Tuesday, June 12, 2012

Guilty Pleasure Without the Guilt: Reflections on Mark Childress's Georgia Bottoms


In my last blog post on Ron Carlson’s Five Skies, I talked about intentionally slow-paced novels, but for those of you hankering after, well, a change of pace, this week’s novel is for you: Georgia Bottoms by Mark Childress, a book that reads like a guilty pleasure and yet, from a craft standpoint, is not at all “guilty.”  In other words, if you want a fun book to read this summer that nevertheless stands well above mass-market beach reading, Georgia Bottoms is for you.

Primarily the charm of titular Georgia propels the reader through the book.  She is at once bold and lady-like, selfish and touchingly full of care for her disintegrating family.  But part of what Childress so skillfully pulls off is a kind of effortless narrative style that picks up Georgia’s own voice.  It isn’t exactly free indirect discourse, but it does have an intimate quality that puts you immediately on Georgia’s side, in Georgia’s head, and almost makes you feel as if you were chatting with her while lounging on a great Southern porch.  Here’s a perfect example from page one:

  • The only way to survive summer in Alabama was to sit yourself down sometime in April and hold still until October.  Or get out of Alabama entirely.  Or follow the rest of   the South into the embrace of the one true religion—A/C—with which the First Baptist and most of Six Points were still, at this late date, unblessed.
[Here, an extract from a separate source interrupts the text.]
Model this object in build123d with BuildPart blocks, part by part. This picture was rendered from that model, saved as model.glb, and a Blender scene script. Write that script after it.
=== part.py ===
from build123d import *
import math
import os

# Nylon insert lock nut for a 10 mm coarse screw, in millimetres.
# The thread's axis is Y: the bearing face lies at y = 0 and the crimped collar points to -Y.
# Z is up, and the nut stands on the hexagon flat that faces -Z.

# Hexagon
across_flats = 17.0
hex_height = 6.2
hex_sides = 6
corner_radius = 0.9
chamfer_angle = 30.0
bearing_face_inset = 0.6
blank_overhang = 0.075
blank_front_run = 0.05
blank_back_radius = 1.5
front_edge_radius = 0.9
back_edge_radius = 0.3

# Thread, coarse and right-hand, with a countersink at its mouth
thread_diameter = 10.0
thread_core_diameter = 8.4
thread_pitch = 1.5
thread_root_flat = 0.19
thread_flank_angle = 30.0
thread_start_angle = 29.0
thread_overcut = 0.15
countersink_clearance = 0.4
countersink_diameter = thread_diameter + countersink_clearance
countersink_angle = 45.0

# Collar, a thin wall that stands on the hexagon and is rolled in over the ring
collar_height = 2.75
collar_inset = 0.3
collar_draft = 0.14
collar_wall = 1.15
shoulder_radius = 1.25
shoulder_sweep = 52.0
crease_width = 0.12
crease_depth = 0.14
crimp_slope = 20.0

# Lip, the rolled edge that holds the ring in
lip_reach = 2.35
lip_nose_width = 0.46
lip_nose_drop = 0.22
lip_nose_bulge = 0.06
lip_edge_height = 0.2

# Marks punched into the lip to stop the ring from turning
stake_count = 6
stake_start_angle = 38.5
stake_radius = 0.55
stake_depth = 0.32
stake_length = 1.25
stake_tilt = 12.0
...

This close third person continues with Georgia the whole book so that the finished product does in fact live up to John Gardner’s ideal of fiction, the “continuous waking dream.”  All the characters are vividly realized; the scenes do not drag on too long; neither are they too short.  You begin in the South with Georgia Bottoms and end in the South with Georgia Bottoms and never once feel stagnant.

Like most (all?) Southern literature, Georgia Bottoms is peopled with colorful characters.  But where too many contemporary authors like to lay on the quirks of their characters simply to make them “interesting,” Childress’s characters appear in the narrative as they are without Childress ever having to step back and intentionally add information.  Their quirkiness rises from them organically through well-placed detail and revealing action, never through compulsory characterization or characterization for the mere point of being cute or clever. 

You may be wondering by now why I haven’t given a clearer sense of the plot.  In truth, there is such fun in learning about Georgia’s character—who she is and the secrets she so painstakingly keeps—that to give away any part of it would be to diminish the pleasure of the book. 

That said, I do have to give a mini spoiler in recounting the next aspect I admired, so if you are honestly planning to read the book, you should skip what I’m about to say.  So many twenty-first century writers have dealt directly with September 11, and while I understand the impact and implications of the event, I have often felt that fiction would do better to portray the altered fabric of life following September 11 than to deal with the event in a direct and obligatory-feeling way, as too many books do.  Georgia Bottoms offers the truest glimpse of how September 11 felt to many Americans that I have seen in most fiction.  Georgia, in far-off Alabama, reacts to the news by wanting to do something charitable.  On some level, she understands the magnitude of the event and her compassion for the lives lost is behind her urge towards charity.  But when at last she cries over 9/11, the crying is provoked more by the inconvenience the day has caused her than it is by the actual historic event. She is not a bad person for this, just an average one, for who among us can actually feel for the great tragedies of history more than we feel for the individual tragedies that beset our own life?

Georgia Bottoms will surprise you like that.  Just when you think the reading is all fun and pleasurable, there are pinpricks of truth that remind you there is, in fact, more to life than being bold and colorful and dynamic.  And yet, the book never veers too far in that direction.  Consider this passage, which ends with my favorite sentence of the entire book:
  • Through the years, Georgia had become very good at doing whatever she had to do.  Oh yes.  She had learned to grit her teeth, close her eyes, and get through it.  She was a strong woman with powerful skills of denial and repression.

Denial and repression as powerful skills?  This at once makes me laugh and opens a whole vein of exploration.  Is this skill set unique to women, as Georgia’s larger-than-life quality can convince you it just might be?  What does this mean about our society that denial and repression help us to survive it?  Childress doesn’t go that far in his questioning, but instead leaves his readers with the ironic, almost tongue-in-cheek humor that is well in line with the book as a whole.  He also leaves us with an ending that screams sequel; I’ll be in line for it.